SNOW HILL – Worcester County elected officials approved a reduction in the Ocean City food tax this week, from 1 percent to one-half percent, after very little discussion.
Food tax revenue has been, and will continue to be, used to pay bonded debt related to improvements to the Roland E. Powell Convention Center.
Ocean City recently retired its portion of the $15 million bond from 1996.
“We need to sunset that particular tax or ask that it be continued,” Ocean City’s Mayor Rick Meehan told the County Commissioners Tuesday afternoon.
Currently, a consultant engaged by Ocean City has recommended extensive further improvements to the convention center, including the addition of a 1,200-seat performing arts center.
“They recommended a very large expansion was doable and economically feasible,” Meehan said.
The Ocean City Mayor and Council has chosen a more modest set of changes, including the addition of 20,000 square feet of space at the back of the building on the bayside including the performing arts center.

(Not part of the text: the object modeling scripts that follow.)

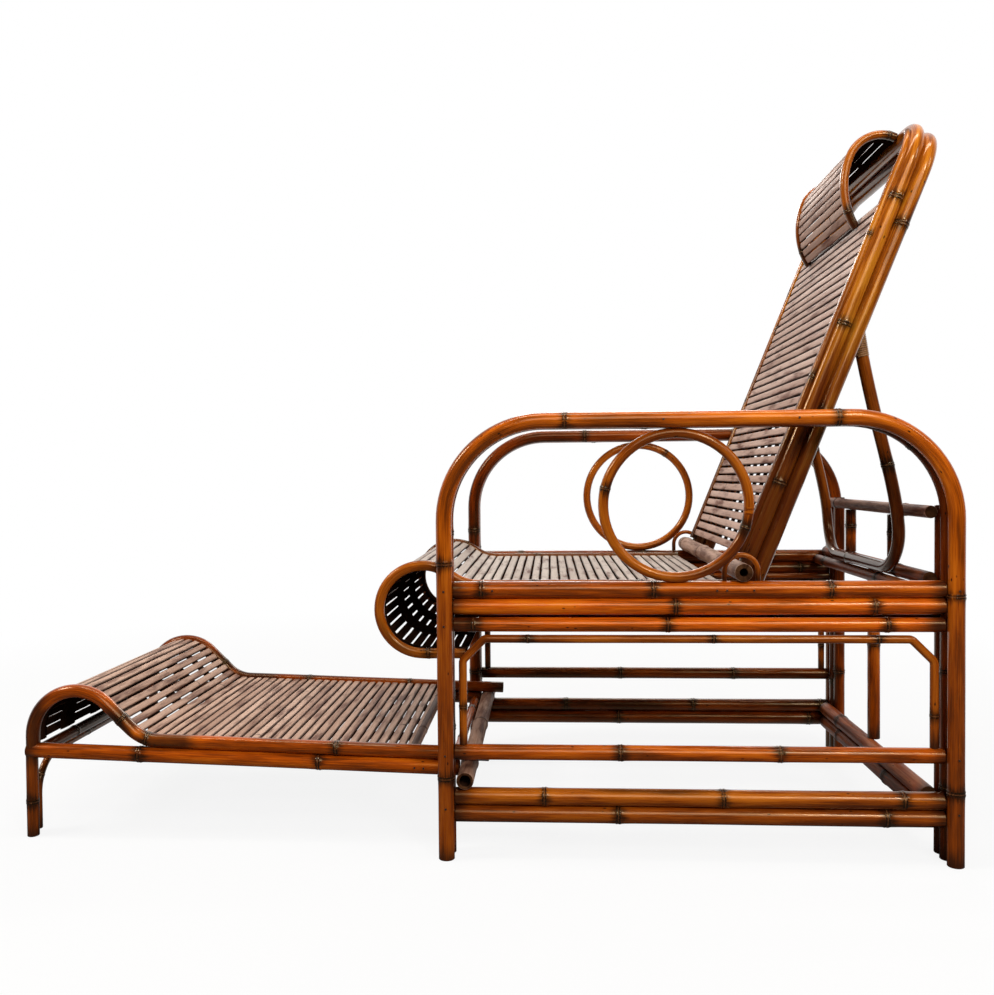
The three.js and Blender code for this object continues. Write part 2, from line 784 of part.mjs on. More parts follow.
const legTop = lowerRailAt(footLegX) - footLowerRailDiameter / 2 / Math.cos(footSlope)
  - footLegRadius * Math.tan(footSlope) - touchGap;
for (const side of sides) {
  const leg = poleAlongZ(footLegDiameter, legTop);
  piece(footrest, `${side.name}_footrest_leg`, leg, lacquer(), footLegX, side.sign * footLegY, legTop / 2);
}

// Upper rails: a hump at the front, then flat on the lower rails and over the slide tube
const humpStartX = -overallLength / 2 + humpSetback + footUpperRadius;
const humpStartZ = footRailFrontHeight + footLowerRailDiameter / 2 + touchGap;
const humpFrom = (z) => new Track(humpStartX, z, 90)
  .turn(humpRadius, -90 - humpFallDegrees)
  .straight(humpFall)
  .turn(humpFootRadius, humpFallDegrees - footSlopeDegrees);
const humpFlat = humpFrom(0).end;
const humpBendZ = lowerRailAt(humpFlat.x) + railPairPitch - humpFlat.z;
const flatRun = (slideTubeX + upperRailTail - humpFlat.x) / Math.cos(footSlope);
const humpTrack = new Track(humpStartX, humpStartZ, 90)
  .straight(humpBendZ - humpStartZ)
  .turn(humpRadius, -90 - humpFallDegrees)
  .straight(humpFall)
  .turn(humpFootRadius, humpFallDegrees - footSlopeDegrees)
  .straight(flatRun);

for (const side of sides) {
  const rail = trackPole(humpTrack, footUpperRailDiameter, caneSides);
  const name = `${side.name}_footrest_upper_rail`;
  piece(footrest, name, rail, lacquer(), 0, side.sign * footLegY, 0);
}

const footSlatLength = 2 * (footLegY - footUpperRadius - touchGap);
const footSlatEnd = humpTrack.length - upperRailTail - footSlatEndGap;
const footPanel = slatPanel(humpTrack, {
  slatWidth,
  thickness: slatThickness,
  pitch: footSlatPitch,
  length: footSlatLength,
  battens: footBattenCount,
  from: footSlatStart,
  to: footSlatEnd,
});
const endSlatPlace = humpTrack.at(footSlatEnd);
const endSlat = poleAlongY(endSlatDiameter, footSlatLength, caneSides);
endSlat.translate(endSlatPlace.x, 0, endSlatPlace.z);
piece(footrest, 'footrest_slats', joined([footPanel, endSlat]), bareSlat());

// Cross pieces of the footrest
const footInnerSpan = 2 * (footLegY - footLowerRailDiameter / 2 - touchGap);
const frontCrossX = footLegX + footCrossSetback;
const frontCross = poleAlongY(footCrossDiameter, footInnerSpan, caneSides);
piece(footrest, 'footrest_front_cross_bar', frontCross, lacquer(), frontCrossX, 0, lowerRailAt(frontCrossX));
const slideTubeLength = 2 * (railY + poleRadius);
const slideTube = openTube(slideTubeDiameter, slideTubeWall, slideTubeLength);
piece(footrest, 'footrest_slide_tube', slideTube, bareSlat(), slideTubeX, 0, slideTubeZ);
const tieBarX = slideTubeX - slideTubeDiameter / 2 - tieBarGap - tieBarDiameter / 2;
const tieBar = poleAlongY(tieBarDiameter, footInnerSpan, caneSides);
piece(footrest, 'footrest_tie_bar', tieBar, lacquer(), tieBarX, 0, lowerRailAt(tieBarX));

// Arched brace between the legs
const archRadius = archDiameter / 2;
const archY = footLegY - footLegRadius - touchGap - archRadius;
const archTrack = new Track(-archY, archFootClearance, 90)
  .straight(archHeight - archFootClearance - archBendRadius)
  .turn(archBendRadius, -90)
  .straight(2 * (archY - archBendRadius))
  .turn(archBendRadius, -90)
  .straight(archHeight - archFootClearance - archBendRadius);
const arch = trackPole(archTrack, archDiameter, caneSides).rotateZ(acrossTurn);
piece(footrest, 'footrest_arch_brace', arch, cane(), footLegX, 0, 0);

export default recliner;
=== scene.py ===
# %% [markdown]
# # A bamboo folding recliner
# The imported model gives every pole, slat panel and joint its place. This script builds the looks
# around it: each plain solid is hidden, and a lacquered bamboo pole, cane or slat panel with
# its own knots, wear and saw cuts stands in the same spot and moves with the same body.

# %% Load the frame
import math
import random

import bmesh
import bpy
from mathutils import Matrix, Vector, noise


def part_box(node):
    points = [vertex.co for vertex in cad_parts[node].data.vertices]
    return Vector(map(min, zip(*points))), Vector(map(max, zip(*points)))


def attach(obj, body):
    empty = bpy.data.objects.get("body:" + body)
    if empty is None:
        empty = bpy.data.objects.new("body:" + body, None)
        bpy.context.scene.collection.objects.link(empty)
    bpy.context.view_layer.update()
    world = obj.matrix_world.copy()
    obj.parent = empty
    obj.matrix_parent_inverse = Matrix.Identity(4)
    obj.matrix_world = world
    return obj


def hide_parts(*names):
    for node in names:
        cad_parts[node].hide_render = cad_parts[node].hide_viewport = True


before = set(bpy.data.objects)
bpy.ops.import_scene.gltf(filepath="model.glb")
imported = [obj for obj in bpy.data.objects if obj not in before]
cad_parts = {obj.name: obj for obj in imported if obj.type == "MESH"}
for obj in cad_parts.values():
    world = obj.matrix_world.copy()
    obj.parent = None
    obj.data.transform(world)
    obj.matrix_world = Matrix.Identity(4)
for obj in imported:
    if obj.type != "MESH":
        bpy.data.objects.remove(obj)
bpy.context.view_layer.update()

# The vector noise that bends the poles starts from the clock unless it is given a seed. Of the
# five seeds that were tried, this one keeps the poles closest inside the model's box.
noise.seed_set(3)

SIDES = (("left", -1), ("right", 1))

# %% [markdown]
# ## Sums on sockets
# A finish is a chain of nodes. Wiring them one by one hides the idea, so a small class wraps a
# socket and lets ordinary sums add the Math nodes. Colours never pass through those sums: they
# are blended with a Mix node, which keeps all three channels.

# %% Socket sums
class Wire:
    """One output socket that can be added, multiplied and compared."""

    def __init__(self, finish, socket):
        self.finish = finish
        self.socket = socket

    def sum(self, operation, first, second=0.0):
        return self.finish.add("ShaderNodeMath", {"operation": operation}, {0: first, 1: second})

    def __add__(self, other): return self.sum("ADD", self, other)
    def __radd__(self, other): return self.sum("ADD", other, self)
    def __sub__(self, other): return self.sum("SUBTRACT", self, other)
    def __rsub__(self, other): return self.sum("SUBTRACT", other, self)
    def __mul__(self, other): return self.sum("MULTIPLY", self, other)
    def __rmul__(self, other): return self.sum("MULTIPLY", other, self)


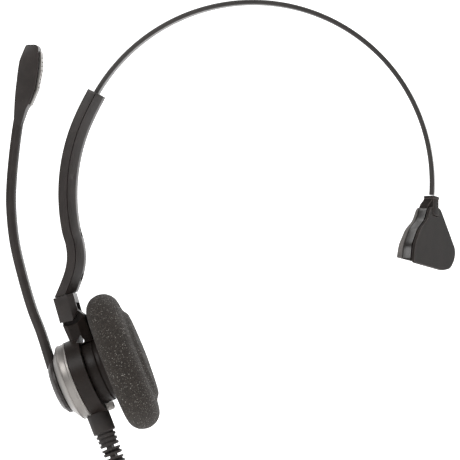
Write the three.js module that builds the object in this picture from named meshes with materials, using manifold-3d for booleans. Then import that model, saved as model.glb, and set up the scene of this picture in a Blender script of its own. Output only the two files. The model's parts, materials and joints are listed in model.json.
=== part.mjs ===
// A one-ear corded office headset, as worn, in millimetres.
// The origin is the underside of the headband at its crown, +Z up, +X from the ear cup to the
// temple pad, +Y backwards. The ear cup is built in a frame of its own, whose Z axis points at the ear.
import * as THREE from "three";
import { mergeVertices } from "three/addons/utils/BufferGeometryUtils.js";
import Module from "manifold-3d";

const wasm = await Module();
wasm.setup();

// ---- driving dimensions -------------------------------------------------------------------------
const GAP = 0.3; // clearance between touching pieces
const FIT = 0.4; // clearance round pins and screws

const BAND = { radius: 72.5, thick: 1.7, wide: 5, left: 168, right: -4 }; // angles in degrees
const SHOE = { from: 168.4, to: 172.4, thick: 1.9, wide: 7 };
const CHANNEL = { from: 147, to: 178.4, inner: 1.15, outer: 1.1, wide: 7.8 };

const ARM = { outer: 2.95, inner: 3.6, backHalf: 5.5, ridgeHalf: 6.5, innerHalf: 2.2 };
const ARM_SPLIT = 0.7; // height of the joint between the two arm shells above the band's centreline
const KNEE = { out: [-79.2, -117.4], in: [-71.5, -115.0] };
const BLOCK = { along: [0.28, -0.96], width: 8.2, ridge: 5.8 };
const BLOCK_HALF = { back: 5.6, ridge: 6.5, inner: 4.6 };
const BLOCK_END = [[-76.3, -127.4], [-71.0, -126.3], [-69.2, -122.8]];
const PIVOT = [-73.2, -122.6];
const TONGUE = { half: 3.4, radius: 3.0 };
const SHOULDER = 6.0; // the wide part of the neck stays outside this radius of the pivot

const CUP = { x: -58.3, z: -145.5, tilt: 68.5 };
const NECK_WINDOW = [[-68.4, -131.2], [-64.7, -134.7], [-66.0, -135.7], [-70.0, -135.5]];
const FOAM = { radius: 28, deep: 14.4, crown: 16, crownRadius: 15.8, crownFoot: 20.4, rim: 6.8 };
const FOAM_POCKET = { radius: 21.8, mouth: 13.7 };
const NECK_RADIUS = 12.9;
const BODY = { radius: 15.9, inner: 14.3, front: -5.6, back: -11.4, floor: 1.5 };
const RING = { straight: 3.7, chamfer: 3.0, small: 11.6 };
const HUB = { radius: 11.4, back: -18.9, height: 3.7, shaft: 3.4 };
const RELIEF = { from: 16.3, collar: 7.3, radius: 4.6, length: 34, depth: -10 };
const RIBS = { radius: 4.05, tip: 3.3, pitch: 1.9, web: 1.15 }; // web is half the joining wall's width
const CORD = { radius: 1.2, sides: 8 };
const HANK = { inner: 7.5, pitch: 2.45, turns: 3, layers: 3, straight: 19, top: -218.5, x: -44.4 };

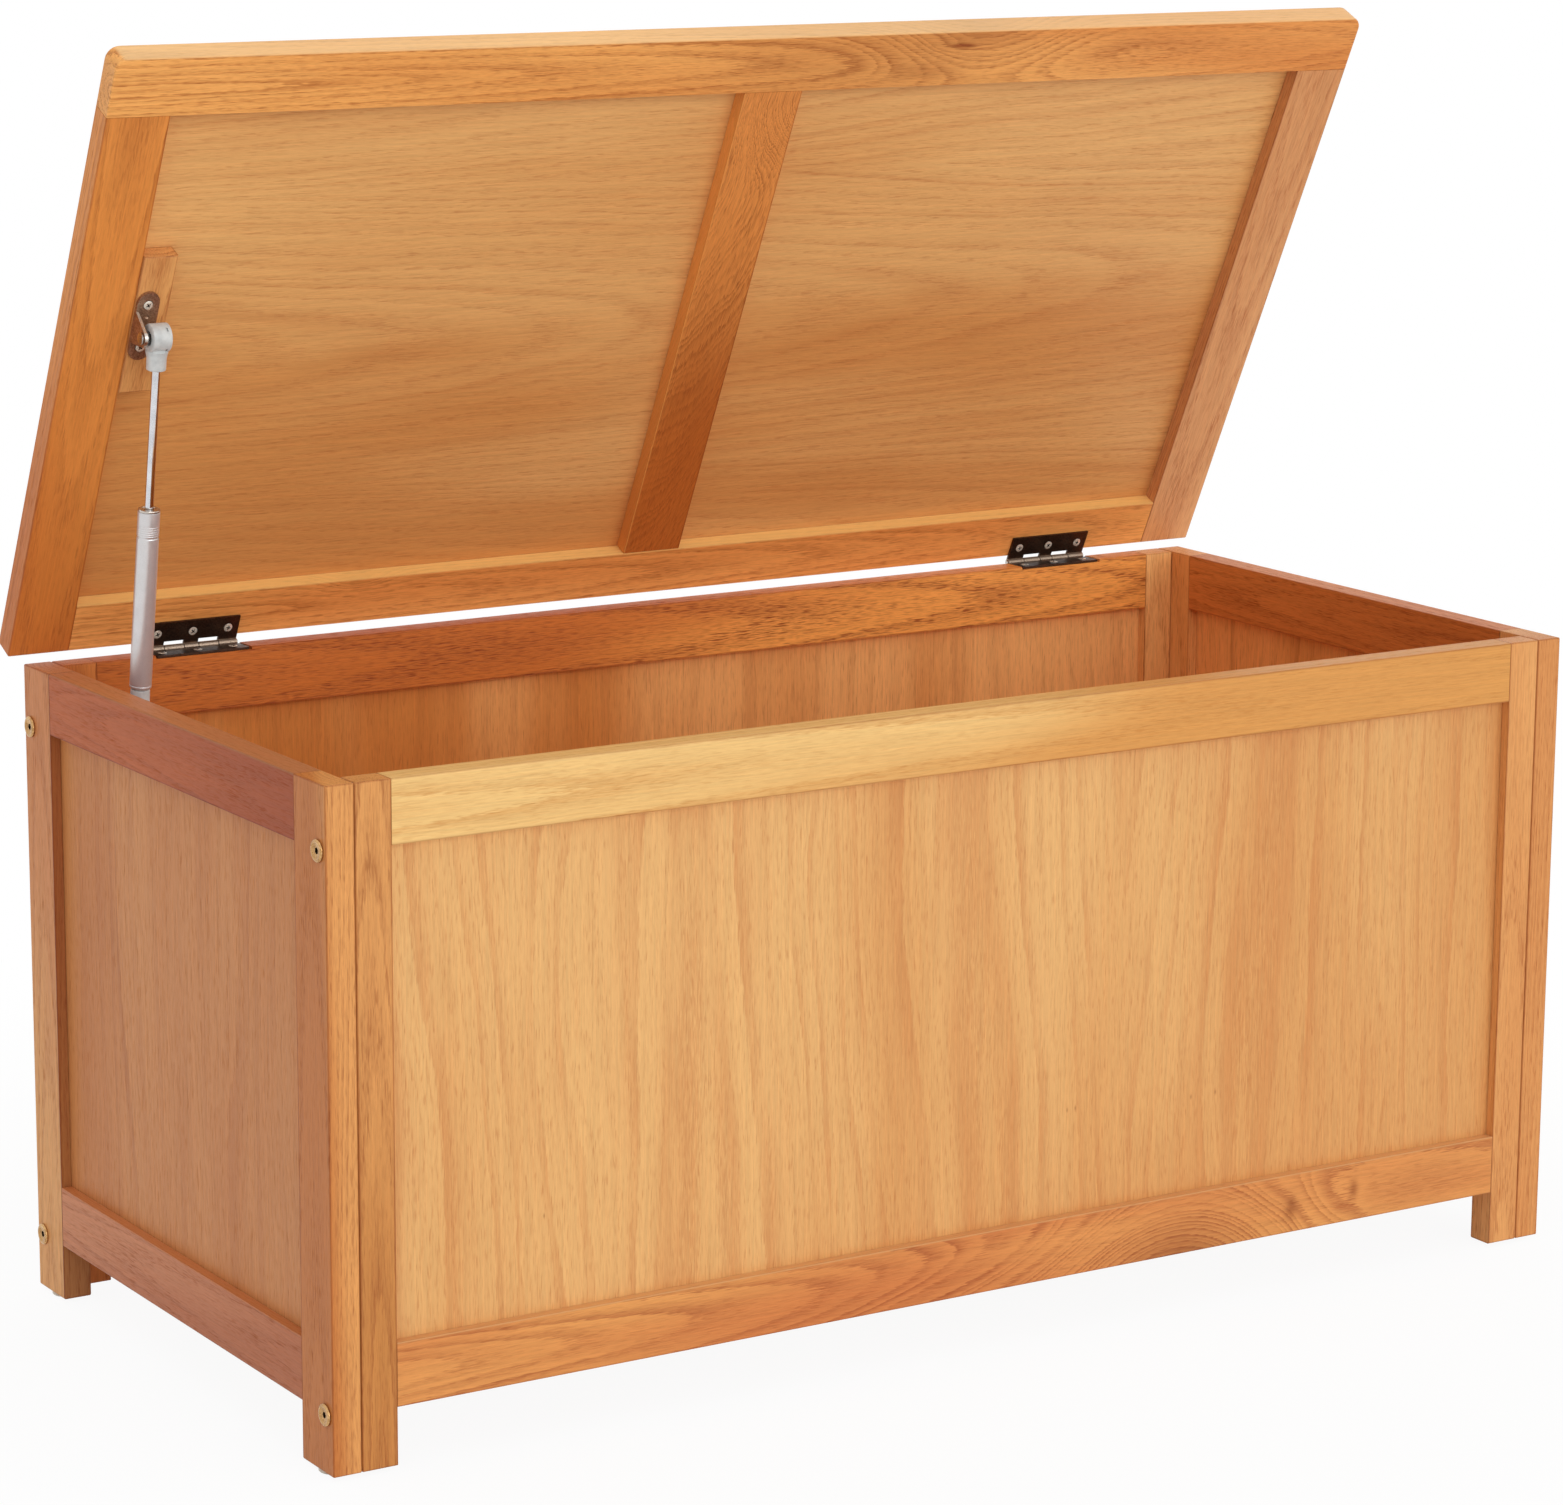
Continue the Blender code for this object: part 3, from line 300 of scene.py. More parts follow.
# %% The oak group: vessels, fibres and colour
PORE_FILTER = (0.80, 0.62, 0.46)
STAIN_FILTER = (0.42, 0.25, 0.16)
flecks = soft_range(stretched_noise(place, 150.0, 1500.0, 1.0), 0.42, 0.64)
dashes = soft_range(stretched_noise(place, 90.0, 950.0, 0.0), 0.52, 0.72)
vessels = times(plus(times(flecks, 0.50), times(dashes, 0.80)), plus(times(early, 0.80), 0.32))
fibres = minus(stretched_noise(place, 16.0, 520.0, 2.0, 0.7), NOISE_MIDDLE)
seed_shift = add(oak_group, "ShaderNodeCombineXYZ", {0: given["Seed"]}).outputs[0]
cloud = stretched_noise(vector_calc("ADD", given["Place"], seed_shift), 1.5, 9.0, 2.0)
drift = soft_range(plus(cloud, vector_calc("DOT_PRODUCT", given["Place"], given["Fade"])), 0.34, 0.68)
patchy = soft_range(stretched_noise(place, 7.0, 60.0, 1.0), 0.30, 0.62, 0.35, 1.0)
ground = blend_colour(drift, given["Pale"], given["Deep"])
rows = plus(row, times(early, given["Thin Lines"]))
lined = blend_colour(times(rows, patchy, given["Line Strength"]), ground, given["Line"])
pore_colour = darkened(given["Line"], PORE_FILTER)
pored = blend_colour(times(vessels, given["Pore Strength"]), lined, pore_colour)
stained = blend_colour(given["Stain"], pored, darkened(pored, STAIN_FILTER))
light = plus(1.0, times(fibres, 0.34))
lit = add(oak_group, "ShaderNodeVectorMath", {0: stained, "Scale": light}, operation="SCALE").outputs[0]

# %% [markdown]
# Varnish gathers at the corners of a board and darkens them, and the same darkening paints
# the shade that falls into the joints between boards. So the group needs to know where the
# board ends. Square Place is the place measured square to the piece, which on the lid's
# middle rail isn't the way its grain runs, and Half is half the board's size.
# One face can also have a tone of its own, which paints the light or shade that falls on
# it: a pale sheen on the front edge of a lid rail, a lighter top strip on a rail, a lighter
# side of the lid's middle rail, a darker face on a leg in shadow. The side's share says how
# much of it shows, and its sign picks the low or the high side. The Bevel node could find
# corners too, but it costs many rays, and a board is nearly a block, so three distances do.

# %% The oak group: corners, painted light and shade on one face, and relief
CORNER_REACH = 0.0014
CORNER_VARNISH_AND_SHADE_FILTER = (0.50, 0.30, 0.18)
halves = split(given["Half"])
square = split(given["Square Place"])
inside = [minus(halves[i], calc("ABSOLUTE", square[i])) for i in range(3)]
nearest = calc("MINIMUM", inside[0], inside[1])
farthest = calc("MAXIMUM", inside[0], inside[1])
second = calc("MAXIMUM", nearest, calc("MINIMUM", farthest, inside[2]))
# Varnish and painted shade: darker along the board's edges, where varnish gathers and shade falls into the
# joints.
corner_varnish_and_shade = times(soft_range(second, CORNER_REACH, 0.0002), given["Edge Dark"])
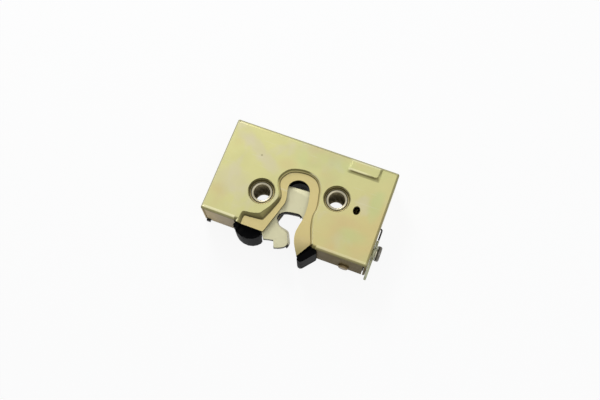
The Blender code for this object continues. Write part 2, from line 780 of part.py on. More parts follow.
def pad_mesh(name, inset, low, high):
    """The raised pad at the case's upper edge: three sloped sides and two round corners."""
    half = PAD_LENGTH / 2 - inset
    lower = HALF_HEIGHT - PAD_WIDTH + inset
    upper = HALF_HEIGHT - FOLD_RADIUS * 0.6 - inset
    radius = max(PAD_CORNER_RADIUS - inset, PAD_CORNER_RADIUS / 3)
    left = PAD_CENTRE_X - half
    right = PAD_CENTRE_X + half
    outline = [
        Vector((left, upper)),
        *arc((left + radius, lower + radius), radius, 180.0, 270.0, 6),
        *arc((right - radius, lower + radius), radius, 270.0, 360.0, 6),
        Vector((right, upper)),
    ]
    shape = bmesh.new()
    middle = Vector((PAD_CENTRE_X, (lower + upper) / 2))
    levels = [
        (0.0, low),
        (0.0, high - PAD_HEIGHT),
        (PAD_SLOPE, high - PAD_HEIGHT * 0.18),
        (PAD_ROLL, high),
    ]
    rings = []
    for shrink, level in levels:
        ring = []
        for point in outline:
            side = point - middle
            scale_x = 1.0 - shrink / half
            scale_y = 1.0 - shrink / (middle.y - lower)
            ring.append(shape.verts.new((middle.x + side.x * scale_x, middle.y + side.y * scale_y, level)))
        rings.append(ring)
    count = len(outline)
    for ring, following in zip(rings, rings[1:]):
        for index in range(count):
            nxt = (index + 1) % count
            shape.faces.new((ring[index], ring[nxt], following[nxt], following[index]))
    shape.faces.new(rings[0][::-1])
    shape.faces.new(rings[-1])
    return mesh_from(shape, name)


def across_wall(mesh):
    """Turns a mesh drawn in X and Y and raised along Z into one drawn in Y and Z and raised along X."""
    mesh.transform(Matrix(((0, 0, 1, 0), (1, 0, 0, 0), (0, 1, 0, 0), (0, 0, 0, 1))))
    return mesh


def shifted(points, offset):
    return [Vector(point) - Vector(offset) for point in points]


def beside(points, distance):
    """The open line moved sideways: to the left of its direction when the distance is positive."""
    moved = []
    for index, point in enumerate(points):
        before = Vector(points[max(index - 1, 0)])
        after = Vector(points[min(index + 1, len(points) - 1)])
        along = (after - before).normalized()
        moved.append(Vector(point) + Vector((-along.y, along.x)) * distance)
    return moved


def bent_path(points, radius, steps=4):
    """The open 3D path with each inner corner replaced by a curve that starts this far from it."""
    path = [Vector(points[0])]
    for before, corner, after in zip(points, points[1:], points[2:]):
        corner = Vector(corner)
        back = Vector(before) - corner
        ahead = Vector(after) - corner
        start = corner + back.normalized() * min(radius, back.length * 0.45)
        end = corner + ahead.normalized() * min(radius, ahead.length * 0.45)
        for step in range(steps + 1):
            t = step / steps
            path.append(start * (1 - t) ** 2 + corner * 2 * t * (1 - t) + end * t**2)
    path.append(Vector(points[-1]))
    return path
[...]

That area has been underused, despite having an excellent view over the water, according to Meehan.
The $10 million expansion will cost Ocean City about $5 million.
“Half of a percent will certainly help us retire that debt service in about nine years,” said Meehan.
Leighton Moore, owner of Seacrets and a former town councilman, proposed the original 1-percent tax in 1996, and that it should sunset when the bond was paid.
“We do have the backing of the community. We have the need as shown by the consulting firm,” said Moore.
County Commissioner Judy Boggs liked the concept.
“It sounds like an excellent plan, well thought out and very feasible,” said Boggs.
The new, lower food tax rate will take effect on June 1.
Resort businesses are prepared for the changeover, Meehan said.
The County Commissioners also agreed to amend the maximum bond from $15 million to $20 million.
The resort could increase the food tax back to 1 percent if the convention center needs a greater expansion in the coming years.
“My guess is you would need a larger facility in the future,” said Moore.